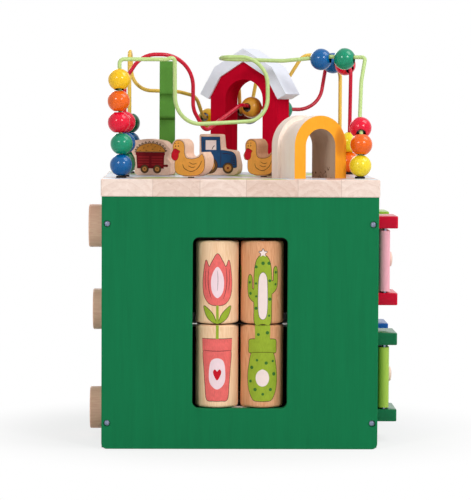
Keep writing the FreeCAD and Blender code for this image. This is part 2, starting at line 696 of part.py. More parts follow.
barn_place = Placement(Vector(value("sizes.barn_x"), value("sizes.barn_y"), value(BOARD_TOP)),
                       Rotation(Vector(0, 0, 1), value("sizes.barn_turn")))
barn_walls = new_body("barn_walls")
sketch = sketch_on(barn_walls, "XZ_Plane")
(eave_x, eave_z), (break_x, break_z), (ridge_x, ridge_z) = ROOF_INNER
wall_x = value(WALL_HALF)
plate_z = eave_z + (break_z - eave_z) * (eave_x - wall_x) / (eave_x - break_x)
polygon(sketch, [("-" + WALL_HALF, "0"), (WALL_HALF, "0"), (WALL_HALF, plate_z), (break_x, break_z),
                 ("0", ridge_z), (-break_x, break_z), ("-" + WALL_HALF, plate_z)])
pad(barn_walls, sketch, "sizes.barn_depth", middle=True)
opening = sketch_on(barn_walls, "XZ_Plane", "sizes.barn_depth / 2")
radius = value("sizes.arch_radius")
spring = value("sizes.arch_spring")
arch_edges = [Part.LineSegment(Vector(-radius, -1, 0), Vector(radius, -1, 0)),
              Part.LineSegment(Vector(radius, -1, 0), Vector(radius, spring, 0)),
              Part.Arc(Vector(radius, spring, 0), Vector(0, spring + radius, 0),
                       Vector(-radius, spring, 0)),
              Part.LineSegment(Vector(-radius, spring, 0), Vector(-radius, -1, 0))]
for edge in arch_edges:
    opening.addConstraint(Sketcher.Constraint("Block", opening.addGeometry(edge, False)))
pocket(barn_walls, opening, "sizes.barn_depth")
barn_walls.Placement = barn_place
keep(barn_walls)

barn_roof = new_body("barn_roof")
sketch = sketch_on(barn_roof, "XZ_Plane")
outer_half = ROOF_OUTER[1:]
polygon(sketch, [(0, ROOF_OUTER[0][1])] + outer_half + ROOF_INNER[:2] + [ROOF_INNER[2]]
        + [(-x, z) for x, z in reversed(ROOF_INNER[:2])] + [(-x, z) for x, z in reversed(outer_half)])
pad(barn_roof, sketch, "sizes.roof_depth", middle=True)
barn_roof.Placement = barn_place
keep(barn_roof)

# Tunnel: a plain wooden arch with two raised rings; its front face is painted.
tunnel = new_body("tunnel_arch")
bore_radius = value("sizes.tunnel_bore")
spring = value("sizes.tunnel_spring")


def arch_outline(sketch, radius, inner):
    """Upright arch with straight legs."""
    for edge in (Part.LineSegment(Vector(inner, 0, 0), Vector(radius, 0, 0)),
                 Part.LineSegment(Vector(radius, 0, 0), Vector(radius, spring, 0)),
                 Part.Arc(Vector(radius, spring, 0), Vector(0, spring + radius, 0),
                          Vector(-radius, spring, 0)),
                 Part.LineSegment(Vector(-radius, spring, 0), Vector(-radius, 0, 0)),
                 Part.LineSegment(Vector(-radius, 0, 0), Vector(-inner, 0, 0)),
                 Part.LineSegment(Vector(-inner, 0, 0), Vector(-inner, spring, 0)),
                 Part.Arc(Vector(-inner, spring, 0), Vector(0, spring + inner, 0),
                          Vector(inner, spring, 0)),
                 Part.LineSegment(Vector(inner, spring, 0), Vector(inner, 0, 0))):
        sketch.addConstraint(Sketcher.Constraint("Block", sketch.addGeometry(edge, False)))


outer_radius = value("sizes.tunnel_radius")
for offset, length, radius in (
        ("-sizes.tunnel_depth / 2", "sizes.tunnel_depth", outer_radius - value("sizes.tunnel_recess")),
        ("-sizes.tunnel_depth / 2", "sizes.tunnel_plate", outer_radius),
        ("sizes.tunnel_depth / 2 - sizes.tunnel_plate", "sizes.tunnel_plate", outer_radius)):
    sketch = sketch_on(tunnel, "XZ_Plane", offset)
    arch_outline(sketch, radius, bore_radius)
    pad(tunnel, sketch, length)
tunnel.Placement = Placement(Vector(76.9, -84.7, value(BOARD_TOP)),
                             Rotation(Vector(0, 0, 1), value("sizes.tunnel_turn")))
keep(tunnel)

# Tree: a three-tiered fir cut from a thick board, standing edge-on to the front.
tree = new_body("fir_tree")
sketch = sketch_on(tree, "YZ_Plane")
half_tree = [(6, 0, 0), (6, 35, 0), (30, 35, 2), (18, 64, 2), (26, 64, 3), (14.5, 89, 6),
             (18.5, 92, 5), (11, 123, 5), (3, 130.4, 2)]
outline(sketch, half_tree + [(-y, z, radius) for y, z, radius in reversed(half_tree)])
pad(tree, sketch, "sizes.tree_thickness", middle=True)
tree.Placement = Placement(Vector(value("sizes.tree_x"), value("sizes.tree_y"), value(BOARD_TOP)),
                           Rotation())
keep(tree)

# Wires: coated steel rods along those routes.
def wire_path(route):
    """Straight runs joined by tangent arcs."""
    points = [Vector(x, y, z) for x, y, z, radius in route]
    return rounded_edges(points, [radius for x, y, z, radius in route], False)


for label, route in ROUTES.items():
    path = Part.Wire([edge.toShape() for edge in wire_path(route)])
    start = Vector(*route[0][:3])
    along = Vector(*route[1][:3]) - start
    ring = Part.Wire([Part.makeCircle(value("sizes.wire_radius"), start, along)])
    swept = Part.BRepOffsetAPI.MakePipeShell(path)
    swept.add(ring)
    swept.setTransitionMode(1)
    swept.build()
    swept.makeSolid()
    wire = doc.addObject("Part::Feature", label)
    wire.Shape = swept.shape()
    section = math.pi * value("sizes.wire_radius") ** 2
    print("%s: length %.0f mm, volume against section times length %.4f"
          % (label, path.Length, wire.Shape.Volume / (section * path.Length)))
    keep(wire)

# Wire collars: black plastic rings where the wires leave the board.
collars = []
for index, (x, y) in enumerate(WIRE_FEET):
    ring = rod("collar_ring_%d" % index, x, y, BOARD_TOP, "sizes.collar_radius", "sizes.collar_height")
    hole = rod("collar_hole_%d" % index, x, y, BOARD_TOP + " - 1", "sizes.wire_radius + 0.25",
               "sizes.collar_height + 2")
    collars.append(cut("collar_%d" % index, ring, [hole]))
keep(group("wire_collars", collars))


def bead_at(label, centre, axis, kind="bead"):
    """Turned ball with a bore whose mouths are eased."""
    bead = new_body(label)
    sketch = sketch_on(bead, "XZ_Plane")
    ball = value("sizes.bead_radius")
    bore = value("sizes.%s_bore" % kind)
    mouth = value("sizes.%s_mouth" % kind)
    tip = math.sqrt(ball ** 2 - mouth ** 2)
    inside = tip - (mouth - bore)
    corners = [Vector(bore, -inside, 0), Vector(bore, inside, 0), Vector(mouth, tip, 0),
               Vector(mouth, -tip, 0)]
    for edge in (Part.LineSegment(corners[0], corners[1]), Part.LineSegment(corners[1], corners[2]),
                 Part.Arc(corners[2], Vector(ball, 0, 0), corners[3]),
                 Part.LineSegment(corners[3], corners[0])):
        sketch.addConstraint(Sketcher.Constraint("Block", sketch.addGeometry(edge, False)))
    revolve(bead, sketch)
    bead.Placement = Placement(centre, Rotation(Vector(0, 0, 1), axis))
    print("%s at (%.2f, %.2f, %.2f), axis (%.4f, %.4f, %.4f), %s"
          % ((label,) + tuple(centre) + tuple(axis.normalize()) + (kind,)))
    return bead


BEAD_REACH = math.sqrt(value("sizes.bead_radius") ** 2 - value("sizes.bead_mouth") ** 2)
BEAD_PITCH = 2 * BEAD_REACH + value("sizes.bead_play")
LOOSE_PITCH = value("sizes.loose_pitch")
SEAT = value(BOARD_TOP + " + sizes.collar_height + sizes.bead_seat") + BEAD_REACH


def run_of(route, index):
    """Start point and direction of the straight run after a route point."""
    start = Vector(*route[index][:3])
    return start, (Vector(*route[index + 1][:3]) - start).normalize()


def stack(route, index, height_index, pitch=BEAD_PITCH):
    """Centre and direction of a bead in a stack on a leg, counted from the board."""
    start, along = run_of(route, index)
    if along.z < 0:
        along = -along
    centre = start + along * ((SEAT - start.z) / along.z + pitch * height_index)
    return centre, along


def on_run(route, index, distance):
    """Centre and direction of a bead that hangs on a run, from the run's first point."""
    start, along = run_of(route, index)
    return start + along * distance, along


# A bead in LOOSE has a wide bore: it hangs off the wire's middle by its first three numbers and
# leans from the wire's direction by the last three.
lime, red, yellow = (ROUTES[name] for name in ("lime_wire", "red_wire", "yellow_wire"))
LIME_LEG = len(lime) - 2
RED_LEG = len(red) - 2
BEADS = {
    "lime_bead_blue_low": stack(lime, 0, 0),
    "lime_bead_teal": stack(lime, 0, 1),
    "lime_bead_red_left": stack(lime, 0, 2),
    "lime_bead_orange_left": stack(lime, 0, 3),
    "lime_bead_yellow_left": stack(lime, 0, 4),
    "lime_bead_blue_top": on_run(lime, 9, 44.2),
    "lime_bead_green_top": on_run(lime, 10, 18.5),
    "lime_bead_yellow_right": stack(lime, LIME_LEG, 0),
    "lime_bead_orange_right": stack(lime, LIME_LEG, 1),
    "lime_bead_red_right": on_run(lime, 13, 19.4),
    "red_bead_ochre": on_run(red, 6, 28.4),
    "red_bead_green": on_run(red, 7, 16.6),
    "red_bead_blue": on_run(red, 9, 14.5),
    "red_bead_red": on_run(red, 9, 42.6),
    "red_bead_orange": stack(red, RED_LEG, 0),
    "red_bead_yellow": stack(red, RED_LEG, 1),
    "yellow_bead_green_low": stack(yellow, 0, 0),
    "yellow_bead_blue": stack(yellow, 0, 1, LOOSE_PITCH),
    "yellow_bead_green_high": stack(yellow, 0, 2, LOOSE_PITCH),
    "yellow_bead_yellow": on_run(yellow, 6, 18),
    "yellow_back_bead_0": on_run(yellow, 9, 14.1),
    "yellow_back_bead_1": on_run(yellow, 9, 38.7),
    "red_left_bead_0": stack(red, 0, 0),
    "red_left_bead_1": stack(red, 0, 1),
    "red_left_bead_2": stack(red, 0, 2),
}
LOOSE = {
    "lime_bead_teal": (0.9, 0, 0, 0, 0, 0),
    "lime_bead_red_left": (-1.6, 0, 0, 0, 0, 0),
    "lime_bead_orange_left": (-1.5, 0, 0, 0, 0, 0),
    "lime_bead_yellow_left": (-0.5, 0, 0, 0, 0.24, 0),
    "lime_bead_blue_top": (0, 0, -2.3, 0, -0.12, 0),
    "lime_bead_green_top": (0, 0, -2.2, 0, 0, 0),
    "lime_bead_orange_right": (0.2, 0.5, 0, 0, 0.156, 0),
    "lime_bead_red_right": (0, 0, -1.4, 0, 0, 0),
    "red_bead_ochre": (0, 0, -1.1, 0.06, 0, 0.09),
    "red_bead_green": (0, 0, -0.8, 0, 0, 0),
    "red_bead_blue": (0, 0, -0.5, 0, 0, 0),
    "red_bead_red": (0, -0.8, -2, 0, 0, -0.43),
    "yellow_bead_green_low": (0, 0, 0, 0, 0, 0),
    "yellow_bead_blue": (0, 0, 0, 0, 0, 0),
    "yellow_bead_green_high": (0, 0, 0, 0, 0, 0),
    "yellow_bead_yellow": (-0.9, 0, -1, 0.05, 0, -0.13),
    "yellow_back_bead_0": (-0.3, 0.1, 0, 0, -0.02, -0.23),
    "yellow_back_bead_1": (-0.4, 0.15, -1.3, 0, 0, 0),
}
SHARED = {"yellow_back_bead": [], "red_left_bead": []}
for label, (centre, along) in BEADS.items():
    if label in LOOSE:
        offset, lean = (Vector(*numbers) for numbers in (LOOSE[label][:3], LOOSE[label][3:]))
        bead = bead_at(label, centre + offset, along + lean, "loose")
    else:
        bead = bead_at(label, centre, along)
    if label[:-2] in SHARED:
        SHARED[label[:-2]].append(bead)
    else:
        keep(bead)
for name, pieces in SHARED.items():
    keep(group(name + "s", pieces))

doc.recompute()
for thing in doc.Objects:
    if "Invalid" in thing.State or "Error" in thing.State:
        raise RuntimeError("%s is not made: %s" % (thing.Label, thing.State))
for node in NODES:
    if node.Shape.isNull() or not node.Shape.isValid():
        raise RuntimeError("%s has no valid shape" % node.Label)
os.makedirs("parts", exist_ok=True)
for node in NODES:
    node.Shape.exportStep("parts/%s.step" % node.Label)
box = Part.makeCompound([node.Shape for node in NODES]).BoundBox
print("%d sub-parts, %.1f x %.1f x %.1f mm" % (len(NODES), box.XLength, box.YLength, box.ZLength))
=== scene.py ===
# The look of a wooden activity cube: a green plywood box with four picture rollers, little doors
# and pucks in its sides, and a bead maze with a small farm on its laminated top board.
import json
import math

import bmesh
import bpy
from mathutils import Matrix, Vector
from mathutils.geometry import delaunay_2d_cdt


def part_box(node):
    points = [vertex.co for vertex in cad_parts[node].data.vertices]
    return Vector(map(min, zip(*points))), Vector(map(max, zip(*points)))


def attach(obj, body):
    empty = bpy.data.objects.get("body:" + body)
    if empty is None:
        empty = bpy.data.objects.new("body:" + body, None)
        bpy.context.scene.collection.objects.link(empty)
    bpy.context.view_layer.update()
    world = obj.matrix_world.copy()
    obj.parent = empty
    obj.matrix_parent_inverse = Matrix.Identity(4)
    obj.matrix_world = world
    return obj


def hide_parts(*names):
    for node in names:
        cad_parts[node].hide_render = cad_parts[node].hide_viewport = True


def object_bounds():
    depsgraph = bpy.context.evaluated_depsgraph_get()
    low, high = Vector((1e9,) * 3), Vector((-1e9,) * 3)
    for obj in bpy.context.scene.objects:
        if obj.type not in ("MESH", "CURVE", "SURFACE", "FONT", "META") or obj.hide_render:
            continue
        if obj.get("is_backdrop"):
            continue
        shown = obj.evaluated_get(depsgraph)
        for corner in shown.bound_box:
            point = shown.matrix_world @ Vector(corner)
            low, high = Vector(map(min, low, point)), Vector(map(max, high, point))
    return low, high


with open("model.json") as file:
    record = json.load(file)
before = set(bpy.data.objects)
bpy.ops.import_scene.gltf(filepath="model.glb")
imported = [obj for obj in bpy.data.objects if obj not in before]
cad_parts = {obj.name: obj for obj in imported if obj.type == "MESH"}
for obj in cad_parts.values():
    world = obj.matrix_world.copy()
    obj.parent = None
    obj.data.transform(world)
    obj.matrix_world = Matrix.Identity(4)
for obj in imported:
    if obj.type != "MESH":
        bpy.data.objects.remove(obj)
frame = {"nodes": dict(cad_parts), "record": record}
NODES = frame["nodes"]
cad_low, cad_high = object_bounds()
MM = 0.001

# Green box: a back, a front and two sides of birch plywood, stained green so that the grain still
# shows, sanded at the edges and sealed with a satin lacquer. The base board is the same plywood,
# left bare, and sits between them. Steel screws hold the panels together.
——
Retype exactly the lines above, from the one with "doc.recompute()" through the one with "depsgraph = bpy.context.evaluated_depsgraph_get()", inclusive.

* _WRITTEN RESPONSE_
doc.recompute()
for thing in doc.Objects:
    if "Invalid" in thing.State or "Error" in thing.State:
        raise RuntimeError("%s is not made: %s" % (thing.Label, thing.State))
for node in NODES:
    if node.Shape.isNull() or not node.Shape.isValid():
        raise RuntimeError("%s has no valid shape" % node.Label)
os.makedirs("parts", exist_ok=True)
for node in NODES:
    node.Shape.exportStep("parts/%s.step" % node.Label)
box = Part.makeCompound([node.Shape for node in NODES]).BoundBox
print("%d sub-parts, %.1f x %.1f x %.1f mm" % (len(NODES), box.XLength, box.YLength, box.ZLength))
=== scene.py ===
# The look of a wooden activity cube: a green plywood box with four picture rollers, little doors
# and pucks in its sides, and a bead maze with a small farm on its laminated top board.
import json
import math

import bmesh
import bpy
from mathutils import Matrix, Vector
from mathutils.geometry import delaunay_2d_cdt


def part_box(node):
    points = [vertex.co for vertex in cad_parts[node].data.vertices]
    return Vector(map(min, zip(*points))), Vector(map(max, zip(*points)))


def attach(obj, body):
    empty = bpy.data.objects.get("body:" + body)
    if empty is None:
        empty = bpy.data.objects.new("body:" + body, None)
        bpy.context.scene.collection.objects.link(empty)
    bpy.context.view_layer.update()
    world = obj.matrix_world.copy()
    obj.parent = empty
    obj.matrix_parent_inverse = Matrix.Identity(4)
    obj.matrix_world = world
    return obj


def hide_parts(*names):
    for node in names:
        cad_parts[node].hide_render = cad_parts[node].hide_viewport = True


def object_bounds():
    depsgraph = bpy.context.evaluated_depsgraph_get()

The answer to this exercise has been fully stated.